Частная коллекция (Симонов) - страница 88

Желтая надпись: «Страна Керосиния»

Ходят по улице люди-разини

Держится жизнь на одном керосине

Лишенные права смеяться и злиться

Несут они городу желтые лица.

За красной стеной, от людей в отдаленьи

Воздвигнут центральный пульт управленья,

А в нем восседает железный и гордый

Правитель страны, керосина и города.

В долине грусти, у Черного моря

Родился правитель в городе горя.

Он волосом рыжий, а телом — поджарый

Он больше всего боится пожаров

По всей стране навели инженеры

Строжайшие антипожарные меры

Весь год разъезжают от лета до лета

Машины пожарные черного цвета

Пропитаны запахом въедливой влаги

Повисли над городом вялые флаги

И вот однажды, ранней весною

Они обгорели черной каймою.

Чугунные трубы, глотки прорвите!

Вперед ногами поехал правитель.

Но долго потом весенние сини

Но долго потом караси и Россини

И апельсины. И «оппель» синий

И все остальное в стране той красивой

Пахло крысами и керосином.

Год это примерно пятьдесят восьмой. Ну, куда бы вы, нынешние, пошли со стихотворением, которое вас самих озадачивает неожиданной резкостью позиций и выражений?

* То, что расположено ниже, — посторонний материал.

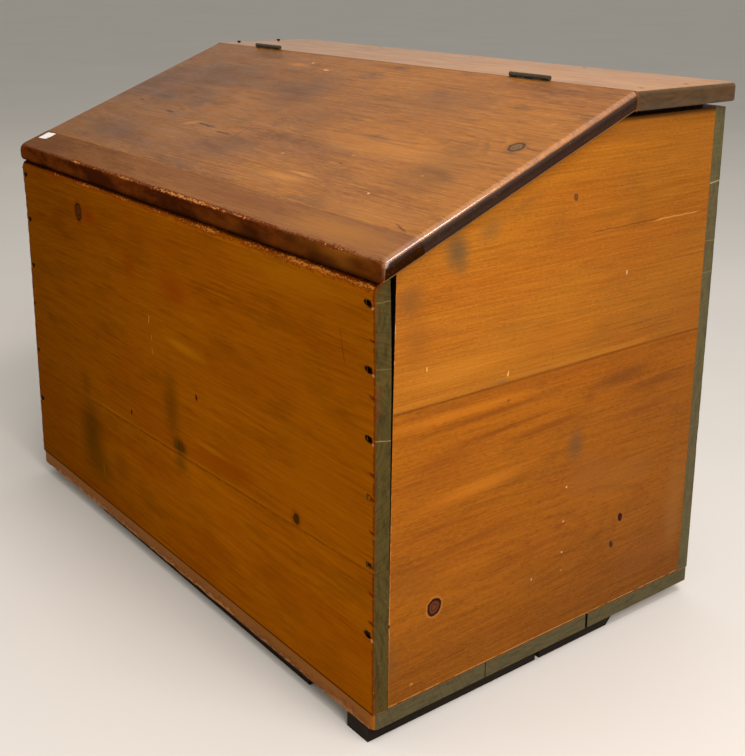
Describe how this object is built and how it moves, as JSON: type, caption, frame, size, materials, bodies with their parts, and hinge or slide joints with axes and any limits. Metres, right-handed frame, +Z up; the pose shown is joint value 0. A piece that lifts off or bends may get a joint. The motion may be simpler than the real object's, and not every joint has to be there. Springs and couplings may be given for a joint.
{
  "type": "grain ark chest",
  "caption": "Slope-front storage chest of wide old boards, with a hinged sloping lid that folds back onto a narrow fixed top.",
  "frame": {"origin": "on the ground, under the middle of the whole chest, at the underside of the skids", "axes": "+X along the chest towards its right end, +Y from the front towards the back, +Z up"},
  "size_m": [1.026, 0.6131, 0.7799],
  "materials": {
    "front_pine": "aged shellac over pine, amber brown",
    "side_pine": "aged shellac over pine, orange",
    "back_pine": "rough aged pine, unfinished",
    "bottom_pine": "rough aged pine, grey brown",
    "dark_wood": "old softwood darkened with dirt",
    "top_pine": "aged shellac over pine, worn pale",
    "lid_edge_pine": "worn red-brown stain",
    "lid_pine": "aged shellac over pine, red brown",
    "bare_pine": "bare aged pine",
    "hinge_iron": "dark oxidised iron",
    "nail_iron": "rusted iron"
  },
  "bodies": {
    "carcass": {"front_board_lower": "front_pine", "front_board_upper": "front_pine", "side_board_left_lower": "side_pine", "side_board_left_upper": "side_pine", "side_board_right_lower": "side_pine", "side_board_right_upper": "side_pine", "back_board_lower": "back_pine", "back_board_middle": "back_pine", "back_board_upper": "back_pine", "bottom_board_front": "bottom_pine", "bottom_board_middle": "bottom_pine", "bottom_board_back": "bottom_pine", "skid_front": "dark_wood", "skid_left_front": "dark_wood", "skid_left_rear": "dark_wood", "skid_right_front": "dark_wood", "skid_right_rear": "dark_wood", "top_board": "top_pine", "top_cleat_left": "bare_pine", "top_cleat_right": "bare_pine", "top_cleat_back": "bare_pine", "hinge_left_top_leaf": "hinge_iron", "hinge_right_top_leaf": "hinge_iron", "hinge_left_pin": "hinge_iron", "hinge_right_pin": "hinge_iron", "hinge_screws_top": "hinge_iron", "front_nails": "nail_iron", "back_nails": "nail_iron", "bottom_nails": "nail_iron", "skid_nails": "nail_iron", "top_nails": "nail_iron", "cleat_nails": "nail_iron"},
    "lid": {"lid_front_board": "lid_edge_pine", "lid_main_board": "lid_pine", "lid_batten_left": "bare_pine", "lid_batten_right": "bare_pine", "batten_nails": "nail_iron", "hinge_left_lid_leaf": "hinge_iron", "hinge_right_lid_leaf": "hinge_iron", "hinge_screws_lid": "hinge_iron"}
  },
  "joints": [
    {"name": "lid_hinge", "type": "hinge", "parent": "carcass", "child": "lid", "pos_m": [0, 0.0994, 0.7766], "axis": [-1, 0, 0], "range_deg": [0, 203]}
  ]
}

Юра пошел в партком Литинститута и со словами: «Вот, написалось…» прочел бледнеющим от страха профпартлитераторам эту самую «Керосинию».

Не стану пытаться воспроизвести внутренние монологи при сутствующих. Могу только поручиться, что в поступке Юры если чего не было, то вызова. Он на самом деле не знал, как поступить с «написавшимися» стихами.

В парткоме запахло жареным. Но это все же были недолгие годы либерализации, и потому Юрин поступок доверено было обсудить комсомольской организации Литинститута.

О, эти наши комсомольские собрания конца пятидесятых — начала шестидесятых! С какой легкостью в их накаленной атмосфере пафос истины вступал в свободную химическую реакцию с пафосом доносительства. Катализатором, как правило, были личные карьерные соображения. У меня от тех самых годов сохранился черновик двух статей для стенной газеты. В первой я обвинял в безнравственности целый курс своих коллег по Институту восточных языков за то, что они на комсомольском собрании обвинили во всех смертных грехах своего сокурсника, пойманного на воровстве, не найдя слов в его защиту. «Да, он украл, — с тем самым пафосом истины писал я, — но почему вы сразу, без борьбы поверили, что он — вор?! Значит, у вас и раньше были причины думать о нем плохо! Что же вы молчали о них?!» За все эти восклицательные и вопросительные знаки ребята собирались меня отлупить, но почему-то передумали. И тогда я написал вторую статью, о том, что они не решились это сделать, опасаясь за свои выпускные характеристики, а стало быть, и за будущие поездки за границу, то есть за свою карьеру.